36. Whether a man is fond of his enjoyments, or forsakes them in disgust; it is all the same to him, if he but think himself to be no actor of them. (Set not your mind to act, if you want to be set free in fact).

37. But if you wish to remain, Ráma, with your high ambition of doing every thing in the world, that is also good, and you may try to do the same.

38. But if I do not fall to so great an error, as to have this high aspiration of yours, I am never liable to the passions of anger and enmity, and other violent emotions in this world.

39. The bodies that we bear, are nourished by some and immolated by others: such being the state of our own being; we have no cause for our joy or sorrow in it.

40. Knowing ourselves to be the authors of our own happiness and misery, and as causes of the rise and dissolution of the world from our view, we have no reason to be joyous or sorry in it.

41. Then there is an end of the joys and sorrows of our own making, when we have that sweet composure, which is a balm to all the diseases in our soul.

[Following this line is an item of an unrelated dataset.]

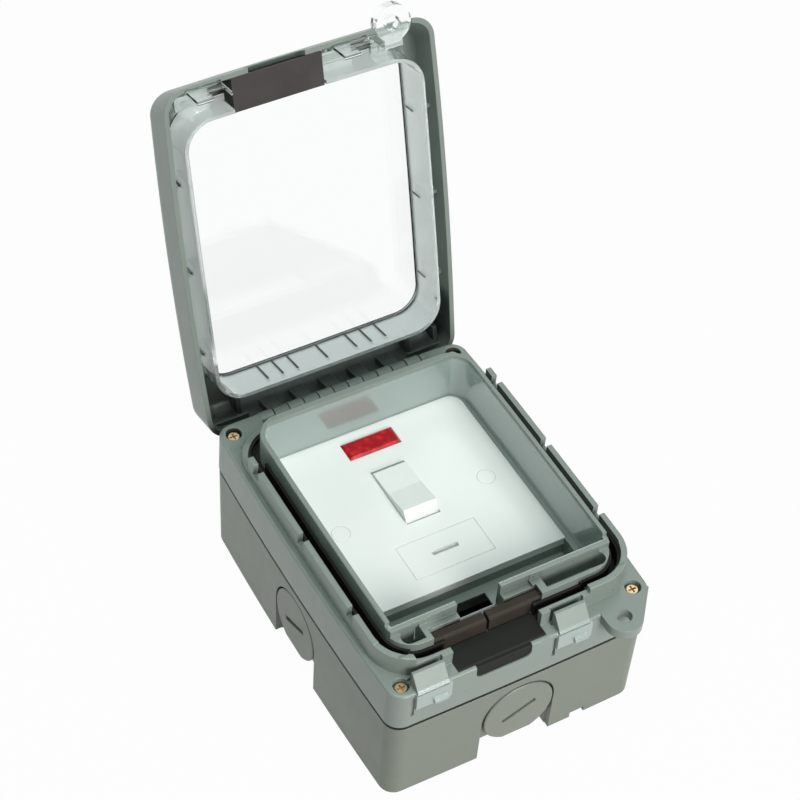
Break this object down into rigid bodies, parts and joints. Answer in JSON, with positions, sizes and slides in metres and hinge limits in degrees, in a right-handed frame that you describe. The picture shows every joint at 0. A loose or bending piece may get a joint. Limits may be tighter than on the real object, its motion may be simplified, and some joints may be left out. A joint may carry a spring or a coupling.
{
  "type": "weatherproof switched fused spur",
  "caption": "Surface-mounted weatherproof box with a hinged clear-fronted lid over a switched fused connection unit with a neon indicator and a flex entry.",
  "frame": {"origin": "centre of the box's wall face", "axes": "+Z out of the wall, +Y towards the hinge (up on the wall), +X to the right seen from the front"},
  "size_m": [0.107, 0.1992, 0.1937],
  "materials": {
    "box_grey": "fine moulded texture",
    "cover_grey": "satin moulded",
    "lid_grey": "satin moulded",
    "black_rubber": "matte",
    "brown_rubber": "matte",
    "screw_nylon": "satin",
    "steel": "zinc plated",
    "clear_window": "clear moulded",
    "white_plate": "gloss",
    "red_lens": "clear red",
    "lamp_glass": "clear",
    "ceramic_white": "ceramic",
    "brass_parts": "pressed"
  },
  "bodies": {
    "enclosure": {"back_box": "box_grey", "blanking_plugs": "box_grey", "plug_seals": "black_rubber", "box_gasket": "black_rubber", "front_cover": "cover_grey", "cover_screws": "screw_nylon", "hinge_pin": "steel", "lid_seal": "black_rubber", "cable_seal": "black_rubber", "entry_pads": "brown_rubber", "faceplate": "white_plate", "plate_screws": "steel", "screw_caps": "white_plate", "neon_lens": "red_lens", "neon_lamp": "lamp_glass", "fuse_contacts": "brass_parts", "module_housing": "white_plate", "terminals": "brass_parts", "terminal_screws": "steel", "fixed_contacts": "brass_parts", "earth_terminal": "brass_parts", "earth_screw": "steel"},
    "lid": {"lid_frame": "lid_grey", "lid_window": "clear_window", "lid_cable_seal": "black_rubber"},
    "rocker": {"rocker": "white_plate", "plungers": "brass_parts"},
    "fuse_drawer": {"fuse_carrier": "white_plate", "fuse_body": "ceramic_white", "fuse_caps": "brass_parts"},
    "bridges": {"contact_bridges": "brass_parts"}
  },
  "joints": [
    {"name": "lid_hinge", "type": "hinge", "parent": "enclosure", "child": "lid", "pos_m": [0, 0.0667, 0.0538], "axis": [1, 0, 0], "range_deg": [0, 104.6]},
    {"name": "rocker_pivot", "type": "hinge", "parent": "enclosure", "child": "rocker", "pos_m": [0, 0.0162, 0.0444], "axis": [1, 0, 0], "range_deg": [0, 13]},
    {"name": "fuse_slide", "type": "slide", "parent": "enclosure", "child": "fuse_drawer", "axis": [0, 0, 1], "range_m": [0, 0.019]},
    {"name": "bridge_pivot", "type": "hinge", "parent": "enclosure", "child": "bridges", "pos_m": [0, 0.0162, 0.0325], "axis": [1, 0, 0], "range_deg": [-18, 0]}
  ],
  "couplings": [
    {"joint": "bridge_pivot", "follows": "rocker_pivot", "ratio": -1.3846}
  ]
}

42. Fellow feeling to all living beings, makes the best state of the mind; and the soul that is so disposed, is not subject to transmigration.

43. Or make this the best lesson, Ráma! for your conduct in life, that with all your activities, you continue to think yourself as no actor at all. (Because the belief of one’s agency, leads him to the fruition of this act in repeated births).

44. Remain quiet and steady as thou art, by resigning all things to themselves; and never think that it is thou that dost or undoest anything (which is destined to be so or otherwise by the Divine will).

45. But if you look to the different modes of your doing one thing or the other, you can have no rest or quiet, but must run in the way leading to the trap of perpetual toil and misery.